"(...)D. Miguel tossia imenso. Sentia-o cada vez mais debilitado à medida que mergulhava nas memórias do Passado. No entanto, prosseguiu …
- Alembro-me, certa vez, já em Roma, esperava-me sua Santidade na Basílica de S. Pedro, de encontrar um pedinte nas escadarias da Igreja. Todos lhe passavam ao largo com certo ar de desdém. Levava em mim vestes de cardeal.
Parei, estendi-lhe a mão …
- Alevantai-vos!
- Porquê?! Respondeu.
- Pela dignidade Humana! Na Vida, pior que cair é ficar na queda. Disse-lhe.
- Mas esta é a Vida que Deus me deu, Excelência.
E sou feliz! Respondeu.
Fiquei admirado. E alevantando-se à força do meu pulso, perguntou …
- Sois Nobre Senhor! Porque falais a um pedinte?!
-Não! Respondi-lhe de lágrima no olho. Sou vosso irmão! É essa a única Nobreza deste velho Coração.

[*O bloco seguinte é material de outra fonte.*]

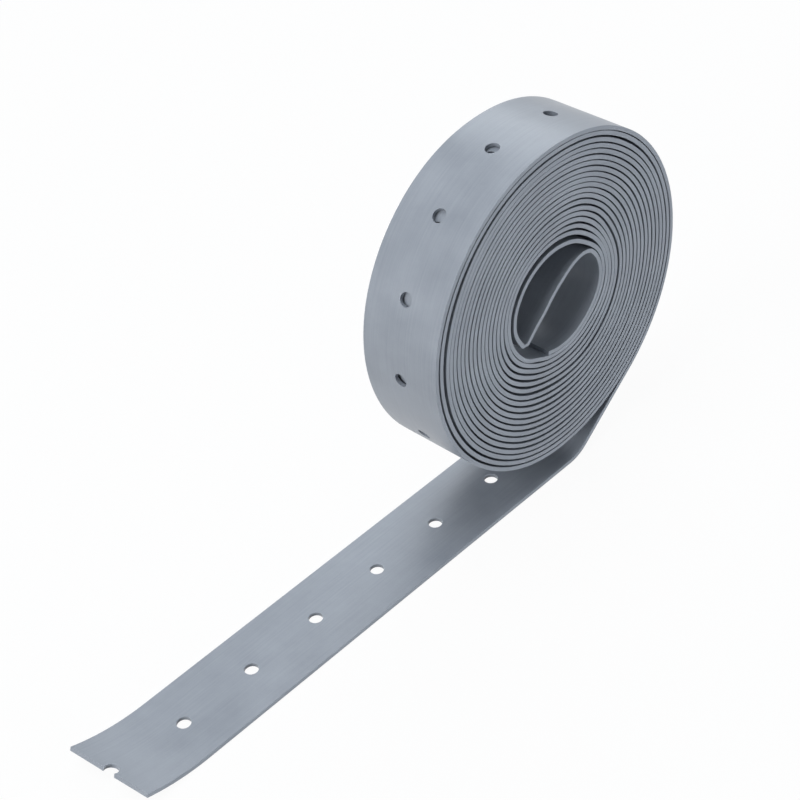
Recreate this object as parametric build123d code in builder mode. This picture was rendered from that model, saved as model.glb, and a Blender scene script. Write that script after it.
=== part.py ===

Intima Essência de Ser Cristão!
Fixando-me nos olhos, permaneceu num Silêncio profundo. Era um Mágico Silêncio! Um Silêncio que activa o Fogo Interno!
Quebrando esse Silêncio, perguntei olhos nos olhos …
- Quem sois Vós Pedinte?
- Alguém senhor, Alguém! Respondeu.
- E vós senhor, quem sois? Perguntou.
- ninguém, Pedinte, ninguém! Respondi.
- Mas Sois um Cardeal!!! Afirmou.
- Não, Senhor! Sou antes,
um pobre pedinte de Portugal, sem Alma,
com vestes de cardeal! Refutei.
De repente, ante à admiração geral, um imenso restolhar! Eis que poisa sobre o Homem uma Pomba Branca … a Pomba da Saudade! O Espírito de Deus! Vi naquele instante, estampado no Rosto do Pedinte, o Rosto de Cristo! Perplexo, caí de joelhos a seus pés! Invertiam-se os papéis! Recordo a voz do silêncio que de imediato se assentiu em todo o espaço! Todo o movimento da Praça de S. Pedro ficou preso num passo d’impasse ao observar o meu gesto. Como se as Gentes entendessem a profundidade daquele intimo momento. Rasgava-se na Terra a triste divisão de classes, a dolorosa separação d’Almas. Baixei a cabeça. Emocionado, retirei-me às pressas da presença daquele Homem que, docemente me deu a mão e ajudou a levantar. Sentia-me profundamente perturbado. Entrei na Basílica de S. Pedro, ainda em construção, e ante incrédulos olhares, prostrei-me no chão aos pés da cruz, como se fosse um morto. Sem nada, sem Ninguém, verdadeiramente despojado, consciente da minha íntima condição de pedinte, da minha verdadeira identidade … afinal eu era ninguém!
(silêncio …)"
Ricardo Louro
IN "Saudade de Sua Eminência
o Cardeal-Viseu" do mesmo autor.
No caminho da Vida, há momentos em que nos é dada a oportunidade de verdadeiramente nos confrontarmos com a incapacidade de controlar a Vida. D. Miguel da Silva, o Cardeal Viseu, é disso testemunha. É aí que podemos abrir mão do excesso de afirmação do nosso Plutão e temos a possibilidade de fazer Processos de humildade interior e exterior, eis a Evolução, a expansão da Consciência!